(Structured object records)
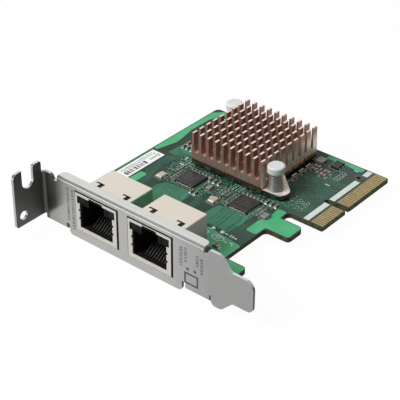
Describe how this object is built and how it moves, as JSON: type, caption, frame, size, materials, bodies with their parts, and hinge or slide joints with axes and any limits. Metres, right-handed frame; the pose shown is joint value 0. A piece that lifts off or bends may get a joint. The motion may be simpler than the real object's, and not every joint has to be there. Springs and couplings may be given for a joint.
{
  "type": "network interface card",
  "caption": "Low-profile expansion card with two jacks in a folded steel bracket, a pin-fin heatsink on push pins and a notched gold edge connector.",
  "frame": {"origin": "corner datum of the expansion slot: the outer face of the mounting tab, the front face of the bracket and the lower edge of the bracket", "axes": "+X along the bracket from the mounting tab to the edge connector and the tail, +Y from the bracket's front face to the rear of the card, +Z out of the component side"},
  "size_m": [0.0788, 0.0936, 0.0225],
  "materials": {
    "bracket_steel": "satin zinc-plated sheet",
    "shield_steel": "matt tin-plated sheet",
    "board_green": "green solder mask over glass laminate",
    "contact_gold": "gold plate",
    "screw_steel": "zinc-plated screw",
    "heatsink_copper": "copper-coloured anodised extrusion",
    "chip_black": "moulded epoxy",
    "pad_grey": "soft thermal pad",
    "pin_white": "white nylon",
    "spring_steel": "drawn spring wire",
    "crystal_metal": "pale metal can",
    "solder_tin": "tin",
    "inductor_grey": "pressed ferrite",
    "ceramic_tan": "fired ceramic with tin ends",
    "resistor_black": "black glaze with tin ends",
    "insert_black": "moulded black plastic",
    "light_pipe": "clear moulded plastic",
    "paper_white": "paper label"
  },
  "bodies": {
    "root": {"bottom_edge_pads": "contact_gold", "bracket": "bracket_steel", "bracket_screws": "screw_steel", "bulk_capacitors": "ceramic_tan", "ceramic_capacitors": "ceramic_tan", "chip_resistors": "resistor_black", "circuit_board": "board_green", "controller_chip": "chip_black", "core_inductor": "inductor_grey", "edge_inductor": "inductor_grey", "filter_capacitors": "ceramic_tan", "front_pin_spring": "spring_steel", "front_push_pin": "pin_white", "heatsink": "heatsink_copper", "left_crystal": "crystal_metal", "left_jack_contacts": "contact_gold", "left_jack_insert": "insert_black", "left_jack_shield": "shield_steel", "left_light_pipes": "light_pipe", "left_network_chip": "chip_black", "left_solder_tails": "solder_tin", "memory_chip": "chip_black", "memory_leads": "solder_tin", "paper_label": "paper_white", "power_inductor": "inductor_grey", "rear_pin_spring": "spring_steel", "rear_push_pin": "pin_white", "right_crystal": "crystal_metal", "right_jack_contacts": "contact_gold", "right_jack_insert": "insert_black", "right_jack_shield": "shield_steel", "right_light_pipes": "light_pipe", "right_network_chip": "chip_black", "right_solder_tails": "solder_tin", "thermal_pad": "pad_grey", "top_edge_pads": "contact_gold"}
  },
  "joints": []
}
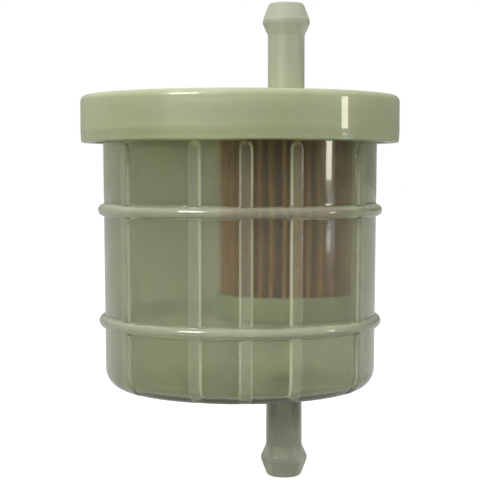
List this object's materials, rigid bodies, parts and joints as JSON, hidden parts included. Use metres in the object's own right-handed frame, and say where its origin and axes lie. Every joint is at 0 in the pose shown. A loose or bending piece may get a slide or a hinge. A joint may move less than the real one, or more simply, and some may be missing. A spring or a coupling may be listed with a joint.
{
  "type": "fuel filter",
  "caption": "Disposable in-line fuel filter: a wide cap and a ribbed translucent bowl, each with a barbed hose spigot, around a pleated paper element.",
  "frame": {"origin": "on the bowl's axis, halfway between the tips of the two spigots", "axes": "+Z along the bowl's axis towards the outlet spigot; +X from the bowl's axis towards the inlet spigot; the side seen from -Y carries five ribs"},
  "size_m": [0.0686, 0.0686, 0.102],
  "materials": {
    "bowl": "satin",
    "cap": "satin",
    "weld": "satin",
    "end_plate": "satin",
    "adhesive": "satin",
    "paper": "matte"
  },
  "bodies": {
    "root": {"bowl": "bowl", "inlet_spigot": "bowl", "cap": "cap", "outlet_spigot": "cap", "weld_bead": "weld", "upper_end_plate": "end_plate", "upper_bond": "adhesive", "filter_paper": "paper", "paper_seam": "adhesive", "lower_bond": "adhesive", "lower_end_dish": "end_plate"}
  },
  "joints": []
}
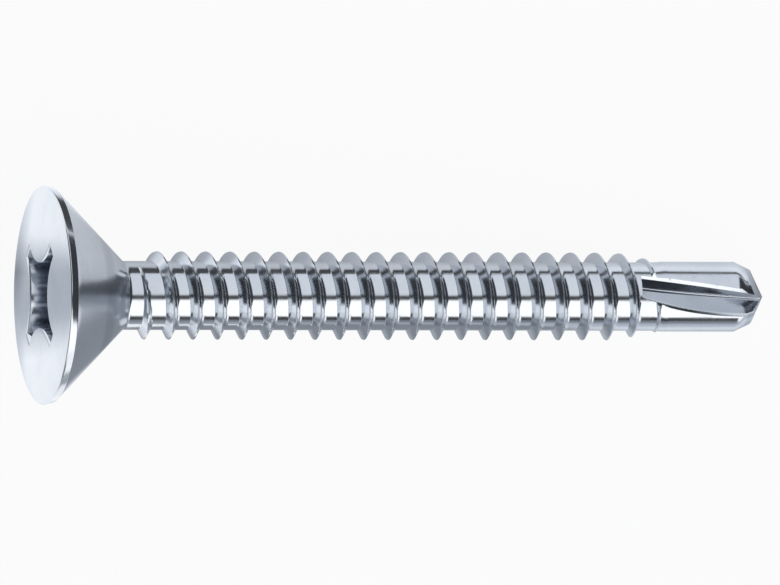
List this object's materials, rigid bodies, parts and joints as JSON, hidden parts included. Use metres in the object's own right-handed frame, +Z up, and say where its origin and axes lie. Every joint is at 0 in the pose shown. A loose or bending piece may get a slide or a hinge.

▶ _Work to be completed_: Copy every line exactly. Leave nothing out.

▶ _Result of this exercise_:
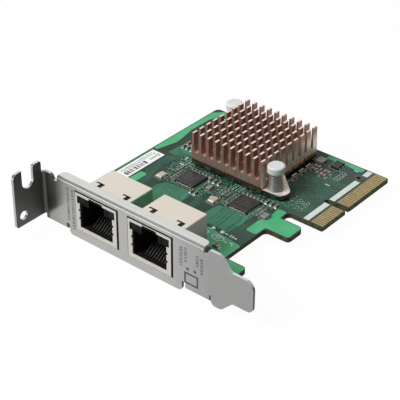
Describe how this object is built and how it moves, as JSON: type, caption, frame, size, materials, bodies with their parts, and hinge or slide joints with axes and any limits. Metres, right-handed frame; the pose shown is joint value 0. A piece that lifts off or bends may get a joint. The motion may be simpler than the real object's, and not every joint has to be there. Springs and couplings may be given for a joint.
{
  "type": "network interface card",
  "caption": "Low-profile expansion card with two jacks in a folded steel bracket, a pin-fin heatsink on push pins and a notched gold edge connector.",
  "frame": {"origin": "corner datum of the expansion slot: the outer face of the mounting tab, the front face of the bracket and the lower edge of the bracket", "axes": "+X along the bracket from the mounting tab to the edge connector and the tail, +Y from the bracket's front face to the rear of the card, +Z out of the component side"},
  "size_m": [0.0788, 0.0936, 0.0225],
  "materials": {
    "bracket_steel": "satin zinc-plated sheet",
    "shield_steel": "matt tin-plated sheet",
    "board_green": "green solder mask over glass laminate",
    "contact_gold": "gold plate",
    "screw_steel": "zinc-plated screw",
    "heatsink_copper": "copper-coloured anodised extrusion",
    "chip_black": "moulded epoxy",
    "pad_grey": "soft thermal pad",
    "pin_white": "white nylon",
    "spring_steel": "drawn spring wire",
    "crystal_metal": "pale metal can",
    "solder_tin": "tin",
    "inductor_grey": "pressed ferrite",
    "ceramic_tan": "fired ceramic with tin ends",
    "resistor_black": "black glaze with tin ends",
    "insert_black": "moulded black plastic",
    "light_pipe": "clear moulded plastic",
    "paper_white": "paper label"
  },
  "bodies": {
    "root": {"bottom_edge_pads": "contact_gold", "bracket": "bracket_steel", "bracket_screws": "screw_steel", "bulk_capacitors": "ceramic_tan", "ceramic_capacitors": "ceramic_tan", "chip_resistors": "resistor_black", "circuit_board": "board_green", "controller_chip": "chip_black", "core_inductor": "inductor_grey", "edge_inductor": "inductor_grey", "filter_capacitors": "ceramic_tan", "front_pin_spring": "spring_steel", "front_push_pin": "pin_white", "heatsink": "heatsink_copper", "left_crystal": "crystal_metal", "left_jack_contacts": "contact_gold", "left_jack_insert": "insert_black", "left_jack_shield": "shield_steel", "left_light_pipes": "light_pipe", "left_network_chip": "chip_black", "left_solder_tails": "solder_tin", "memory_chip": "chip_black", "memory_leads": "solder_tin", "paper_label": "paper_white", "power_inductor": "inductor_grey", "rear_pin_spring": "spring_steel", "rear_push_pin": "pin_white", "right_crystal": "crystal_metal", "right_jack_contacts": "contact_gold", "right_jack_insert": "insert_black", "right_jack_shield": "shield_steel", "right_light_pipes": "light_pipe", "right_network_chip": "chip_black", "right_solder_tails": "solder_tin", "thermal_pad": "pad_grey", "top_edge_pads": "contact_gold"}
  },
  "joints": []
}
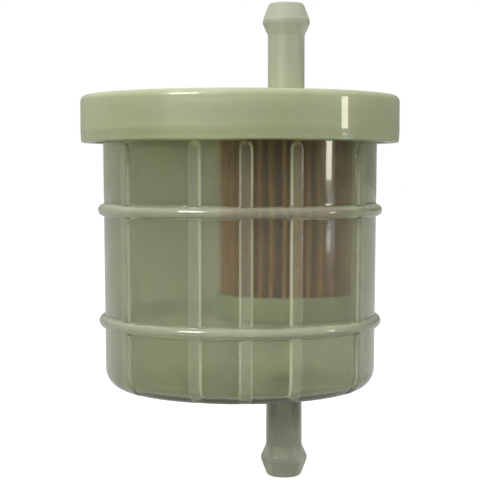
List this object's materials, rigid bodies, parts and joints as JSON, hidden parts included. Use metres in the object's own right-handed frame, and say where its origin and axes lie. Every joint is at 0 in the pose shown. A loose or bending piece may get a slide or a hinge. A joint may move less than the real one, or more simply, and some may be missing. A spring or a coupling may be listed with a joint.
{
  "type": "fuel filter",
  "caption": "Disposable in-line fuel filter: a wide cap and a ribbed translucent bowl, each with a barbed hose spigot, around a pleated paper element.",
  "frame": {"origin": "on the bowl's axis, halfway between the tips of the two spigots", "axes": "+Z along the bowl's axis towards the outlet spigot; +X from the bowl's axis towards the inlet spigot; the side seen from -Y carries five ribs"},
  "size_m": [0.0686, 0.0686, 0.102],
  "materials": {
    "bowl": "satin",
    "cap": "satin",
    "weld": "satin",
    "end_plate": "satin",
    "adhesive": "satin",
    "paper": "matte"
  },
  "bodies": {
    "root": {"bowl": "bowl", "inlet_spigot": "bowl", "cap": "cap", "outlet_spigot": "cap", "weld_bead": "weld", "upper_end_plate": "end_plate", "upper_bond": "adhesive", "filter_paper": "paper", "paper_seam": "adhesive", "lower_bond": "adhesive", "lower_end_dish": "end_plate"}
  },
  "joints": []
}
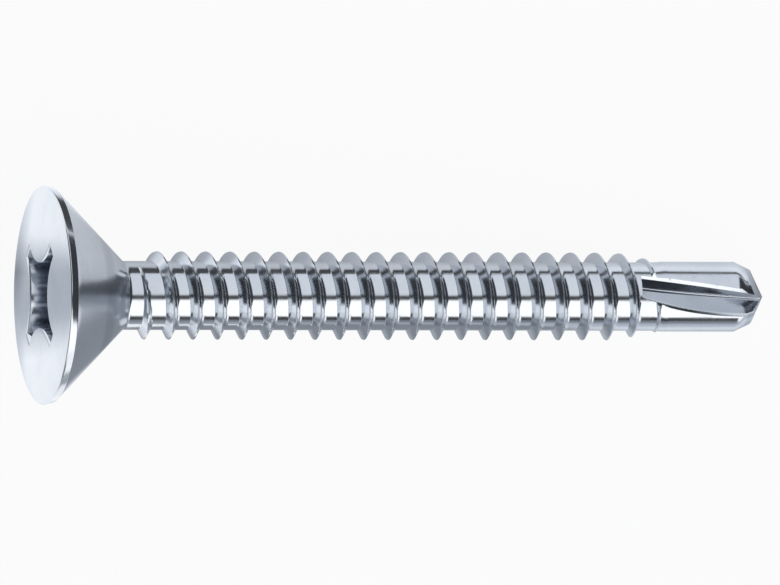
List this object's materials, rigid bodies, parts and joints as JSON, hidden parts included. Use metres in the object's own right-handed frame, +Z up, and say where its origin and axes lie. Every joint is at 0 in the pose shown. A loose or bending piece may get a slide or a hinge.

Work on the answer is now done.